■ STORED RECORDS

============================================================

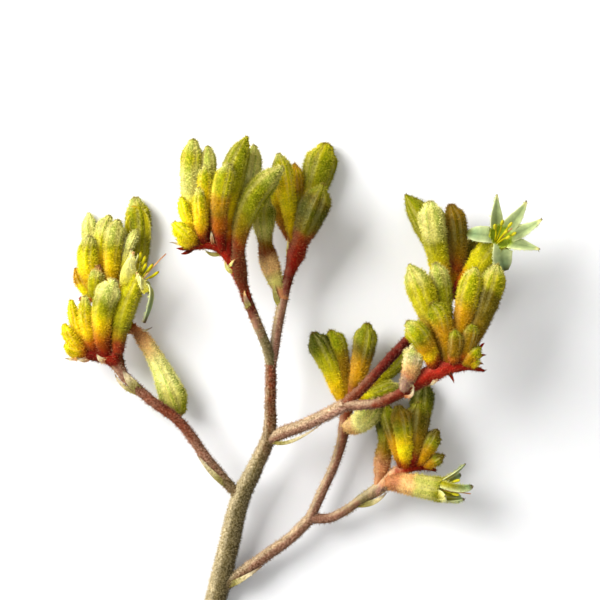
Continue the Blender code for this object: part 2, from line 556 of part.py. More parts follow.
def tube_point(bloom, t):
    """Centre, direction and radius of an open flower's tube; its mouth turns to its facing."""
    base, bend, mouth = Vector(bloom.base), Vector(bloom.bend), Vector(bloom.mouth)
    centre = bow(base, bend, mouth, t)
    direction = bow_direction(base, bend, mouth, t)
    direction = direction.lerp(Vector(bloom.facing).normalized(), t ** 3).normalized()
    small, middle, large = bloom.radii
    radius = small + (middle - small) * min(1.0, t / 0.5) + (large - middle) * max(0.0, t - 0.5) / 0.5
    return centre, direction, radius


def tube_ring(bloom, t, extra=0.0):
    """A ribbed ring of an open flower's tube."""
    centre, direction, radius = tube_point(bloom, t)
    return round_ring(centre, direction, radius + extra, FLOWER_SIDES, RIB_DEPTH * 0.6, tube_face(bloom))


def tube_face(bloom):
    """A direction that no part of an open flower's tube runs along."""
    return Vector(bloom.facing).cross(UP).cross(Vector(bloom.facing)).normalized()


def bloom_meshes(bloom):
    """The hollow tube and the six lobes of an open flower."""
    outer = [tube_ring(bloom, t) for t in TUBE_SHARES]
    inner = [tube_ring(bloom, t, -WALL_THICKNESS) for t in (1.0, 0.8, 1.0 - CUP_DEPTH)]
    return [loft(outer + inner)] + [lobe_mesh(lobe, bloom) for lobe in bloom.lobes]


def bloom_clearance(bloom):
    """The solid that an open flower's tube needs, with the gap round it."""
    rings = [tube_ring(bloom, t, PIECE_GAP) for t in TUBE_SHARES]
    centre, direction, radius = tube_point(bloom, 0.0)
    below = centre - direction * PIECE_GAP
    rings.insert(0, round_ring(below, direction, radius, FLOWER_SIDES, 0.0, tube_face(bloom)))
    return loft(rings)


def pedicel_mesh(bloom):
    """The short stalk that carries an open flower, up to the flower's base."""
    foot, base = Vector(bloom.foot), Vector(bloom.base)
    direction = tube_point(bloom, 0.0)[1]
    radius = bloom.radii[0] * 0.8
    rings = [round_ring(foot, (base - foot).normalized(), radius, BRANCH_SIDES)]
    rings.append(round_ring(base, direction, radius, BRANCH_SIDES))
    return loft(rings)


def stamen_meshes(stamens, bloom):
    """A knob on the tube's floor, the stamens with their anthers, and the style."""
    floor, direction, radius = tube_point(bloom, 1.0 - CUP_DEPTH)
    seat = floor + direction * PIECE_GAP
    face = tube_face(bloom)
    knob = [(0.0, 0.9), (0.8, 1.0), (1.6, 0.5)]
    meshes = [loft([round_ring(seat + direction * rise, direction, KNOB_RADIUS * share, KNOB_SIDES, 0.0, face)
                    for rise, share in knob])]
    start = seat + direction * 0.8
    mouth = tube_point(bloom, 1.0)[0]
    for tip in stamens.anthers:
        end = Vector(tip)
        middle = mouth.lerp((start + end) * 0.5, 0.6)
        meshes.append(thread_mesh(start, middle, end, FILAMENT_RADIUS, face))
        meshes.append(anther_mesh(middle, end, face, stamens.length))
    end = Vector(stamens.style)
    meshes.append(thread_mesh(start, mouth.lerp((start + end) * 0.5, 0.6), end, STYLE_RADIUS, face))
    return meshes


def thread_mesh(start, middle, end, radius, face):
    """A thin round thread."""
    rings = []
    for t in (0.0, 0.5, 1.0):
        centre = bow(start, middle, end, t)
        direction = bow_direction(start, middle, end, t)
        rings.append(round_ring(centre, direction, radius, THREAD_SIDES, 0.0, face))
    return loft(rings)


def anther_mesh(middle, end, face, length):
    """The long pollen sac at the end of a stamen."""
    direction = (end - middle).normalized()
    rings = []
    for t, share in ((-0.5, 0.35), (-0.3, 0.9), (0.25, 1.0), (0.5, 0.4)):
        centre = end + direction * length * t
        rings.append(round_ring(centre, direction, ANTHER_RADIUS * share, ANTHER_SIDES, 0.0, face))
    return loft(rings)


def boolean(base, name, operation, meshes):
    """The mesh of an object after one Boolean with a collection of meshes."""
    group = bpy.data.collections.new(name)
    bpy.context.scene.collection.children.link(group)
    for mesh in meshes:
        group.objects.link(bpy.data.objects.new(name, mesh))
    step = base.modifiers.new(name, "BOOLEAN")
    step.operation = operation
    step.operand_type = "COLLECTION"
    step.collection = group
    step.solver = "EXACT"
    view = bpy.context.evaluated_depsgraph_get()
    result = bpy.data.meshes.new_from_object(base.evaluated_get(view))
    base.modifiers.remove(step)
    for thing in list(group.objects):
        bpy.data.objects.remove(thing)
    bpy.data.collections.remove(group)
    base.data = result


def fused(name, meshes, surface, cutters=()):
    """One object of many meshes, fused, with room cut for its neighbours and a flat where it rests."""
    thing = bpy.data.objects.new(name, meshes[0])
    bpy.context.scene.collection.objects.link(thing)
    boolean(thing, "join", "UNION", meshes[1:])
    if cutters:
        boolean(thing, "room", "DIFFERENCE", list(cutters))
    if min(vert.co.z for vert in thing.data.vertices) < 0:
        boolean(thing, "rest", "DIFFERENCE", [ground_mesh()])
    merge_flat_faces(thing.data)
    thing.data.materials.clear()
    thing.data.materials.append(surface)
    thing.data.name = name
    return thing


def merge_flat_faces(mesh):
    """Join the faces that lie flat beside each other, which the fusing leaves in many strips."""
    body = bmesh.new()
    body.from_mesh(mesh)
    bmesh.ops.dissolve_limit(body, angle_limit=FLAT_ANGLE, verts=body.verts, edges=body.edges)
    bmesh.ops.triangulate(body, faces=body.faces)
    body.to_mesh(mesh)
    body.free()


def ground_mesh():
    """A slab whose top is the surface that the flower lies on."""
    slab = bmesh.new()
    bmesh.ops.create_cube(slab, size=1.0)
    bmesh.ops.scale(slab, verts=slab.verts, vec=(0.4, 0.4, 0.02))
    bmesh.ops.translate(slab, verts=slab.verts, vec=(0.0, 0.0, -0.01))
    mesh = bpy.data.meshes.new("ground")
    slab.to_mesh(mesh)
    slab.free()
    return mesh


def make_stem():
    """The branched stem, with a spur to each paw and its bracts."""
    scape = smooth_route(SCAPE)
    meshes = [stem_mesh(scape, 0.0, length_of(scape), STEM_SPACING, STEM_SIDES)]
    whole = list(scape)
    for branch in (LEFT_BRANCH, RIGHT_BRANCH, LOW_BRANCH):
        line = smooth_route(branch)
        whole.extend(line)
        meshes.append(stem_mesh(line, 0.0, length_of(line), BRANCH_SPACING, BRANCH_SIDES))
    for paw in PAWS:
        line = smooth_route(paw.stalk)
        meshes.append(stem_mesh(line, 0.0, paw.collar, BRANCH_SPACING, BRANCH_SIDES))
    meshes.extend(bract_mesh(bract, whole) for bract in STEM_BRACTS)
    return fused("stem", meshes, material("stem", STEM_COLOUR, 0.8))


def make_paw(paw, surface):
    """A paw: its stalk end, buds, flowers and bracts, fused."""
    line = smooth_route(paw.stalk)
    meshes = [stem_mesh(line, paw.collar + PIECE_GAP, length_of(line), STALK_SPACING, BRANCH_SIDES)]
    meshes.extend(flower_mesh(flower, nearest(line, flower.foot)) for flower in paw.flowers)
    meshes.extend(bract_mesh(bract, line) for bract in paw.bracts)
    cutters = []
    for bloom in BLOOMS:
        if bloom.paw == paw.node:
            meshes.append(pedicel_mesh(bloom))
            cutters.append(bloom_clearance(bloom))
    for node, neighbour, index in PRESSED:
        if node == paw.node:
            flower = neighbour.flowers[index]
            foot = nearest(smooth_route(neighbour.stalk), flower.foot)
            cutters.append(flower_mesh(flower, foot, PIECE_GAP))
    return fused(paw.node, meshes, surface, cutters)


def main():
    """Model the whole flower."""
    clear_scene()
    make_stem()
    front = material("paw", PAW_COLOUR, 0.7)
    rear = material("paw_rear", REAR_PAW_COLOUR, 0.7)
    for paw in PAWS:
        make_paw(paw, rear if paw.node.endswith("rear") else front)
    petal = material("petal", BLOOM_COLOUR, 0.5)
    pollen = material("pollen", STAMEN_COLOUR, 0.6)
    blooms = {bloom.node: bloom for bloom in BLOOMS}
    for bloom in BLOOMS:
        fused(bloom.node, bloom_meshes(bloom), petal)
    for stamens in STAMENS:
        fused(stamens.node, stamen_meshes(stamens, blooms[stamens.bloom]), pollen)


main()
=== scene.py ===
"""A kangaroo paw flower head, cut and laid down: the look of its stem, paws and open flowers.

One branched stem carries eight paws. A paw is a crimson stalk end with ribbed, woolly, tubular buds and
flowers. Tables hold millimetres, in a frame whose X runs to the right, whose Y runs towards the flower
tips and whose Z rises from the surface that the flower lies on. A mesh is put in metres as it is made.
"""
import math
from collections import namedtuple

import bmesh
import bpy
from bpy.props import FloatProperty, FloatVectorProperty, IntProperty, PointerProperty
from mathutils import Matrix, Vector, noise


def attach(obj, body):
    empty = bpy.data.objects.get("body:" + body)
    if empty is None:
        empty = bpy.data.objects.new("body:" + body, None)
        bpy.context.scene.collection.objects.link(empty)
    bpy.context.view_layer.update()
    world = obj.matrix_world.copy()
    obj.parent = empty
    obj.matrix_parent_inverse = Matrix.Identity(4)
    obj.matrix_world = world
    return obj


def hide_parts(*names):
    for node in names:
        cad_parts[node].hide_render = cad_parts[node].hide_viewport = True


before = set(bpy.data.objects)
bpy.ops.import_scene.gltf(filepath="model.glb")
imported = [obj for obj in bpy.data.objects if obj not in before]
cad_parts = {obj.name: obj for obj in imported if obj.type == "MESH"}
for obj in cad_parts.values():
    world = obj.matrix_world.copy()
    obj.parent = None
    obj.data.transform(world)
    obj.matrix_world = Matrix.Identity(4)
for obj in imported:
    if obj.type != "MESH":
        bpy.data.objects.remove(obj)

bl_info = {
    "name": "Kangaroo Paw Flower",
    "version": (1, 0, 0),
    "blender": (4, 5, 0),
    "location": "View3D > Sidebar > Kangaroo Paw",
    "description": "Models a woolly kangaroo paw flower head that lies on a pale floor",
    "category": "Object",
}

# Scale and place
MM = 0.001
BOX_MIDDLE = Vector((0.42, -39.23, 0.0))
UP = Vector((0.0, 0.0, 1.0))
WELD = 1e-6

# Square millimetres in a square metre
SQUARE_METRE = 1e6

# Thicknesses and fits in millimetres
BLADE_THICKNESS = 0.6
LOBE_THICKNESS = 0.9
WALL_THICKNESS = 0.9
ANTHER_RADIUS = 0.75
FILAMENT_RADIUS = 0.4
STYLE_RADIUS = 0.36
KNOT_LENGTH = 2.0
LOBE_ROOT = 0.8
PIECE_GAP = 0.35
TUCK = 1.5
UNDER_WOOL = 0.4

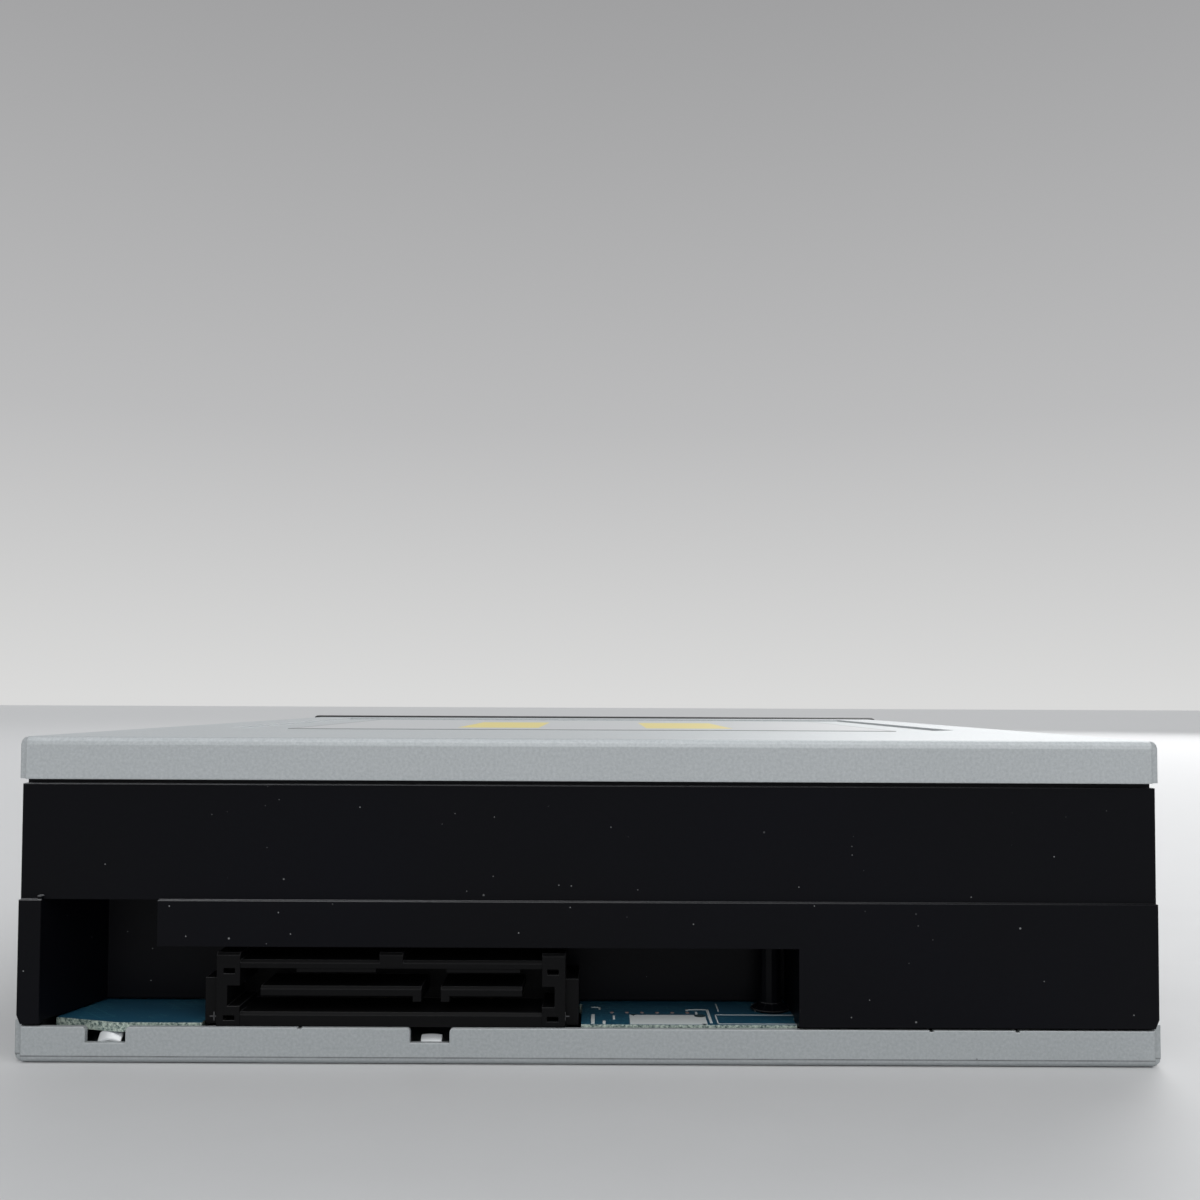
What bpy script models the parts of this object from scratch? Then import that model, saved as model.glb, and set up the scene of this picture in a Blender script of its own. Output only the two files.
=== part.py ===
# Half-height optical disc writer, built as the real drive comes apart on a bench.
# Sizes are in millimetres and become metres when a shape is made. +Z is up, the front panel
# faces -Y, the connector side faces +Y, and the origin is under the middle of the drive.

import math

import bmesh
import bpy
from mathutils import Matrix, Vector

MM = 0.001

# General
RUNNING = 0.05          # radial play of a bore that runs on a post
CLEAR = 0.3             # gap kept between pieces that seat on or slide in each other
OVER = 1.0              # how far a cutter runs past the surface that it opens
SHEET = 0.8             # thickness of the two steel covers
BEND = 1.0              # outside radius of their folded edges

# Disc and tray, from the middle outwards
DISC_POCKET_R = 60.8
SMALL_POCKET_R = 41.0
SMALL_POCKET_DEPTH = 0.8
POCKET_DEPTH = 2.8
TRAY_FLOOR = 2.0
TRAY_RIM = 4.2
TRAY_SKIN = 2.0
TRAY_RAIL_DROP = 3.2
TRAY_RAIL_W = 2.0
TRAY_SIDE_GAP = 4.5
TRAY_REAR_MARGIN = 27.2
TRAY_TRAVEL = 131.0
TRAY_WALL_TOP = 4.2
HUB_HOLE_R = 20.0
PICKUP_SLOT_HALF = 19.0
PICKUP_SLOT_MARGIN = 3.5
DOOR_T = 2.4
DOOR_H = 13.8

# Case
SIDE_WALL = 3.5
BAND_INSET = 0.65       # how far the moulding's sides stand inside the covers'
REAR_WALL = 3.4
REAR_STEP = 0.6
TRAY_REAR_GAP = 7.0
DISC_FRONT_MARGIN = 10.2
BEZEL_T = 5.0
BEZEL_SKIN = 2.4
BEZEL_OVERHANG = 1.1
BEZEL_LIP = 0.4
BEZEL_ROUND = 0.8
FRONT_WALL = 2.7
BOARD_LIFT = 2.95
BOARD_T = 1.2
DECK_LIFT = 4.55
DECK_T = 2.0
MECHANISM_H = 12.5
LEDGE_Z = 20.6
LID_FLANGE = 5.4
PAN_REAR_FLANGE = 4.65
PAN_SIDE_FLANGE = 5.2
CORNER_RELIEF = 0.2     # what the square notch at a corner is wider than the bend
NOTCHES = ((9.4, 14.5, 2.65), (50.5, 55.5, 2.8))      # two ends from the left edge, and the sill
NOTCH_ROUND = 0.5
SHEAR_NICKS = (36.5, 116.5, 127.4)                    # from the left edge
NICK_W = 0.5
NICK_DEPTH = 0.2
LID_PANEL_DEPTH = 0.4
LID_PANEL_MARGIN = 11.0
LID_PANEL_TO_BULKHEAD = 22.5
LID_PANEL_CHAMFER = 16.0

# Connector bay in the rear wall
BAY_DEPTH = 12.5
BULKHEAD_T = 2.0
BAY_ROOF_T = 1.7
BAY_WALL_T = 2.4
WINDOW_TOP = 14.8
WINDOW_LEN = 96.25
BAY_SLANT = 3.8
RECESS_LEN = 14.8
CONNECTOR_FROM_WALL = 44.45
BOARD_REAR_INSET = SHEET + CLEAR
BOARD_SIDE_GAP = 0.1

# Clamping and lifting
DISC_T = 1.2
DISC_LIFT = 1.8
HUB_H = 2.7
HUB_R = 7.4
TABLE_R = 13.9
CLAMP_GAP = 0.6
CLAMPER_R = 11.9
CLAMPER_BODY_H = 6.4
CLAMPER_FLANGE_R = 14.6
CLAMPER_FLANGE_T = 1.4
BRACKET_T = 1.2
LID_CLEAR = 3.1
PARK_GAP = 0.75
PIVOT_INSET = 4.5
PIVOT_LIFT = 2.5
PIVOT_R = 1.8

# Traverse, in its raised and level position
LIFT_SIDE_GAP = 19.5
LIFT_WALL = 4.5
LIFT_H = 7.0
LIFT_FRONT = 20.0
PLATE_T = 1.2
ROD_R = 1.5
SCREW_INSET = 12.0
ROD_TO_SCREW = 8.5
SLED_TO_ROD = 5.5
SLED_LEN = 27.0
SLED_H = 7.4
LENS_INNER = 23.5
SLED_END_GAP = 2.3
LENS_TRAVEL = 0.4
LENS_WELL = 10.0
LENS_POST_X = 7.2
LENS_POST_R = 0.7
SLED_MOTOR_R = 6.0
SLED_MOTOR_LEN = 15.2

# Loading drive
GEAR_MODULE = 1.0
FINE_MODULE = 0.8
TRAY_TEETH = 20
WHEEL_TEETH = 36
PINION_TEETH = 12
MESH_GAP = 0.1
BACKLASH = 0.16
RACK_INSET = 8.4        # pitch line of the tray's rack, inside the tray's edge
TRAY_GEAR_POST_R = 2.0
PULLEY_POST_R = 1.5
PULLEY_R = 6.4
MOTOR_PULLEY_R = 2.2
BELT_T = 1.0
MOTOR_R = 12.2
MOTOR_H = 12.0
MOTOR_SPAN = 35.3
LOADING_ROOM = 43.0     # between the front wall and the lift frame
SLIDER_TRAVEL = 20.0
SLIDER_T = 2.5
CAM_PIN_X = 22.0
CAM_PIN_R = 1.5
CAM_SLOT_GAP = 0.45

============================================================

■ PROBLEM STATEMENT
Write out word for word only the lines from the start of the entries down to the line with "return [loft(outer +", please, including both ends.

■ RESPONSE
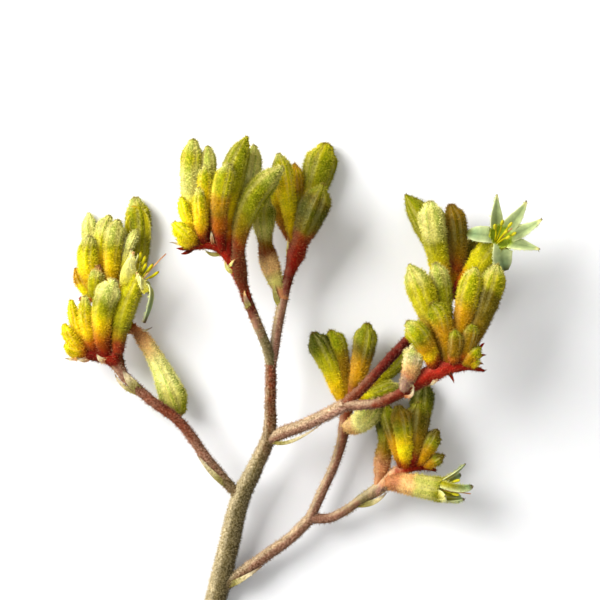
Continue the Blender code for this object: part 2, from line 556 of part.py. More parts follow.
def tube_point(bloom, t):
    """Centre, direction and radius of an open flower's tube; its mouth turns to its facing."""
    base, bend, mouth = Vector(bloom.base), Vector(bloom.bend), Vector(bloom.mouth)
    centre = bow(base, bend, mouth, t)
    direction = bow_direction(base, bend, mouth, t)
    direction = direction.lerp(Vector(bloom.facing).normalized(), t ** 3).normalized()
    small, middle, large = bloom.radii
    radius = small + (middle - small) * min(1.0, t / 0.5) + (large - middle) * max(0.0, t - 0.5) / 0.5
    return centre, direction, radius


def tube_ring(bloom, t, extra=0.0):
    """A ribbed ring of an open flower's tube."""
    centre, direction, radius = tube_point(bloom, t)
    return round_ring(centre, direction, radius + extra, FLOWER_SIDES, RIB_DEPTH * 0.6, tube_face(bloom))


def tube_face(bloom):
    """A direction that no part of an open flower's tube runs along."""
    return Vector(bloom.facing).cross(UP).cross(Vector(bloom.facing)).normalized()


def bloom_meshes(bloom):
    """The hollow tube and the six lobes of an open flower."""
    outer = [tube_ring(bloom, t) for t in TUBE_SHARES]
    inner = [tube_ring(bloom, t, -WALL_THICKNESS) for t in (1.0, 0.8, 1.0 - CUP_DEPTH)]
    return [loft(outer + inner)] + [lobe_mesh(lobe, bloom) for lobe in bloom.lobes]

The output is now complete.